Mississippi Teachers Deserve a Pay Raise

At the Mississippi Economic Council’s 2014 Capital Day event, Speaker Philip Gunn was unequivocal about his support for an across-the-board teacher pay raise and said it will be on the agenda in the House of Representatives this session. While he supports merit pay, Speaker Gunn was clear that he also supports an increase in the base pay for teachers – for all the right reasons.

Research is abundantly clear that the most important factor in student achievement is the teacher in the classroom. If we in Mississippi want to see dramatic improvement in our children’s education, we must do a better job of recruiting our very best and brightest into the field, training teacher candidates well, and retaining the terrific teachers already hard at work in our classrooms. We are failing miserably in all three categories.

Mississippi’s average teacher salary is among the lowest in the nation (only South Dakota pays teachers less), and Mississippi teacher salaries are significantly lower than those in our neighboring states. Our schools of education tell us that many of their best graduates leave Mississippi for better-paying jobs in Tennessee, Alabama, Arkansas, or Louisiana. Another hefty percent leaves the classroom after a year or two for a more lucrative field.

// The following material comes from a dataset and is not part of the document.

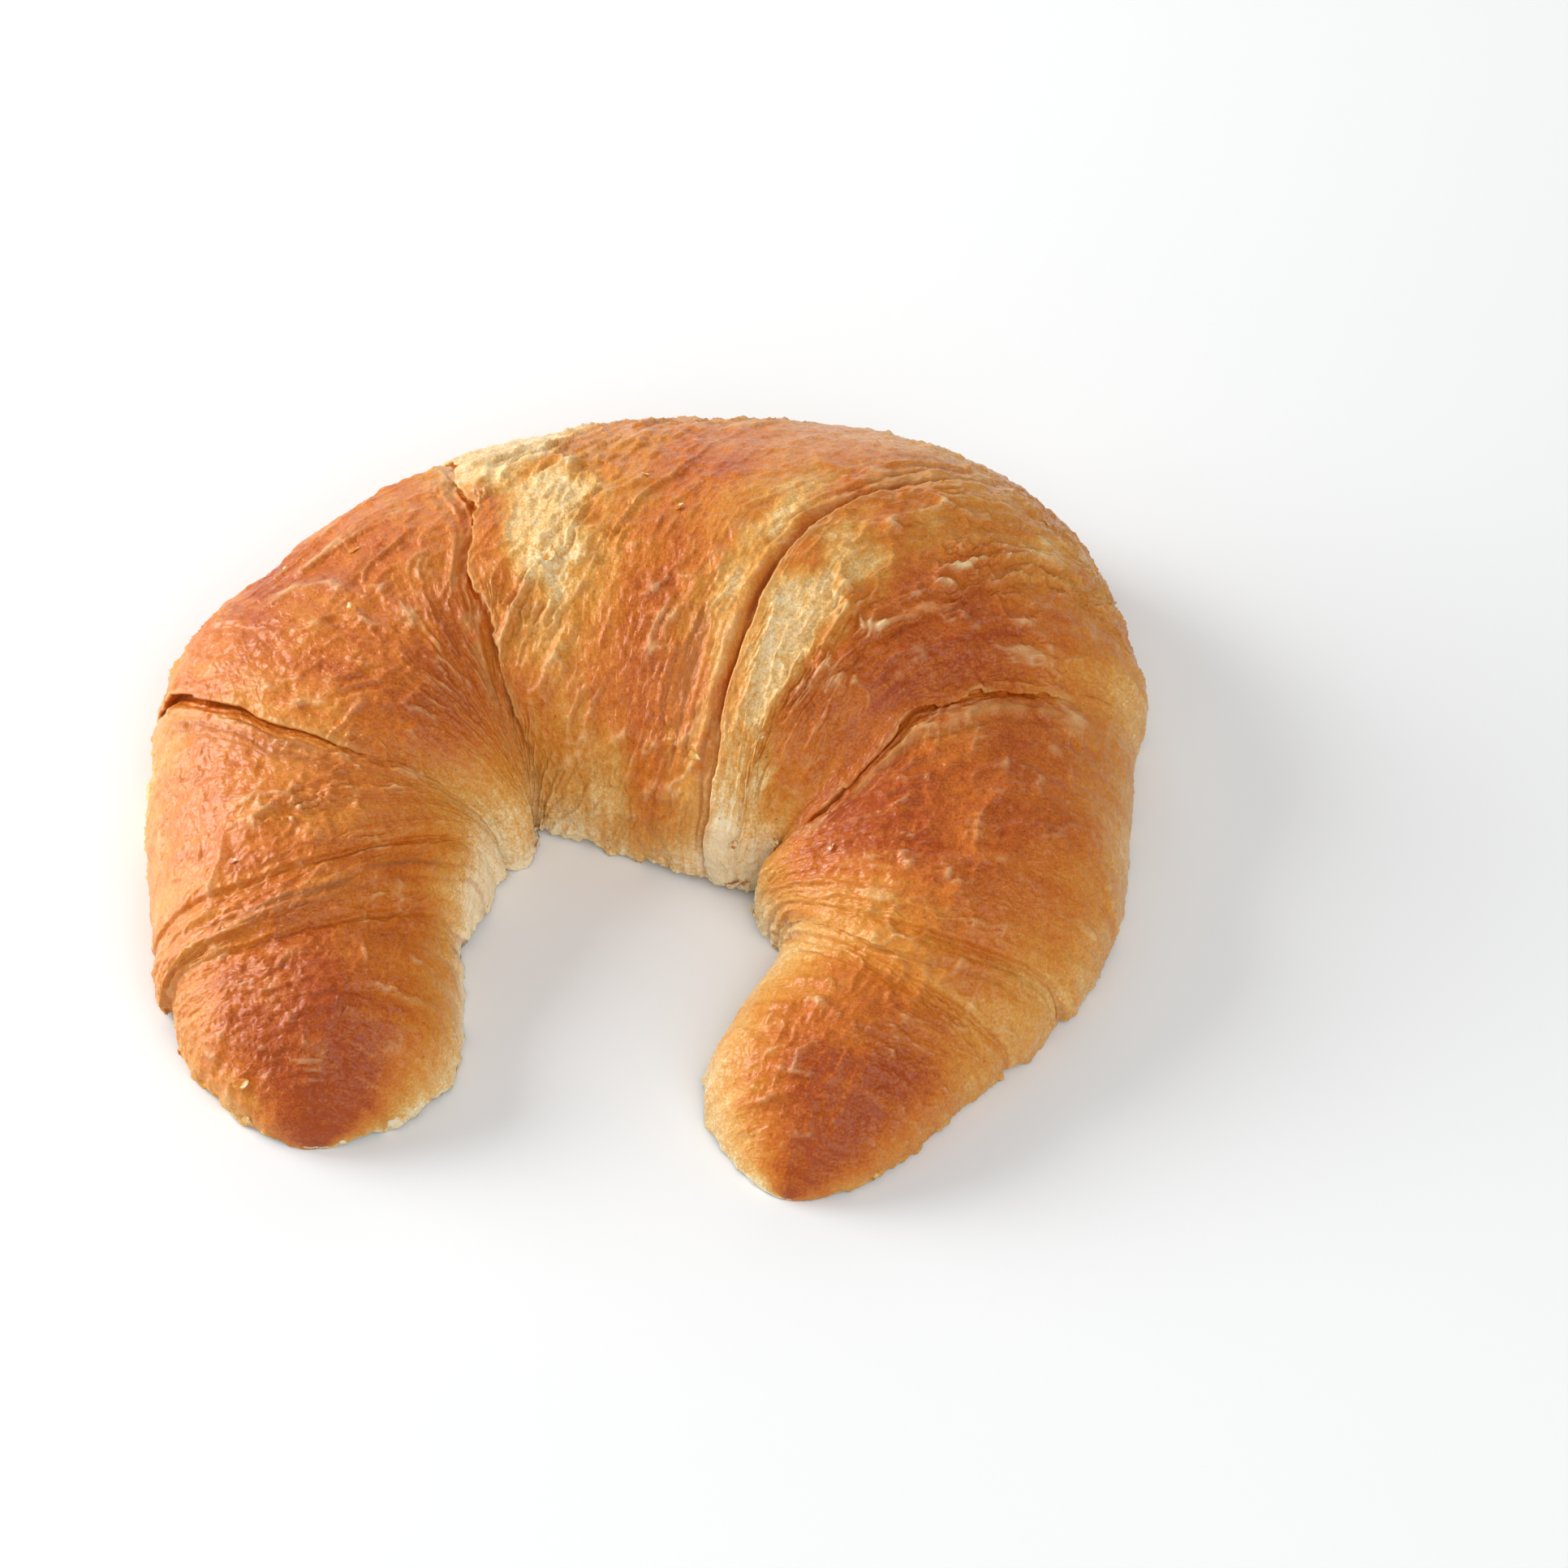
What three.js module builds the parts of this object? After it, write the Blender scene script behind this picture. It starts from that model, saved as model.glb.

Top-performing countries figured this out years ago and invested heavily in teacher salaries and top-notch teacher prep programs. They pay their teachers salaries in line with those of doctors, attorneys, and engineers. Consequently, they recruit the same top-tier students into teacher prep programs that med schools and schools of law recruit into theirs. Those countries have sailed past the United States in student achievement – because they invested in teachers. Read more here.

Tough talk won’t change student achievement. Brilliant teachers will. If we are serious about making Mississippi an attractive place to establish a business and locate employees, we must get serious about real reform. That includes serious teacher pay.

Some would like for you to believe that funding a teacher pay raise and funding the MAEP are mutually exclusive. That simply isn’t true. Both are possible, and both are essential to the kind of improvement we want to see in our schools. The truth is, the overwhelming majority of the MAEP goes to pay teacher salaries, so to pit one against the other is nonsensical.

We at The Parents’ Campaign applaud Speaker Gunn’s commitment to an increase in base teacher salaries.

We will be watching carefully as the legislation moves through the process. It will be important to ensure that enabling legislation raising the teacher pay scale is supported with an actual appropriation that pays for the increase. Otherwise, local school districts will have to pay the higher salaries out of already under-funded budgets. In a worst-case scenario, if legislators were to pass a higher salary scale but not provide the funding for it, school districts could be forced to lay off teachers in order to pay the mandated higher salaries. We do not expect that to happen, but we’ll be watching to make sure that it doesn’t.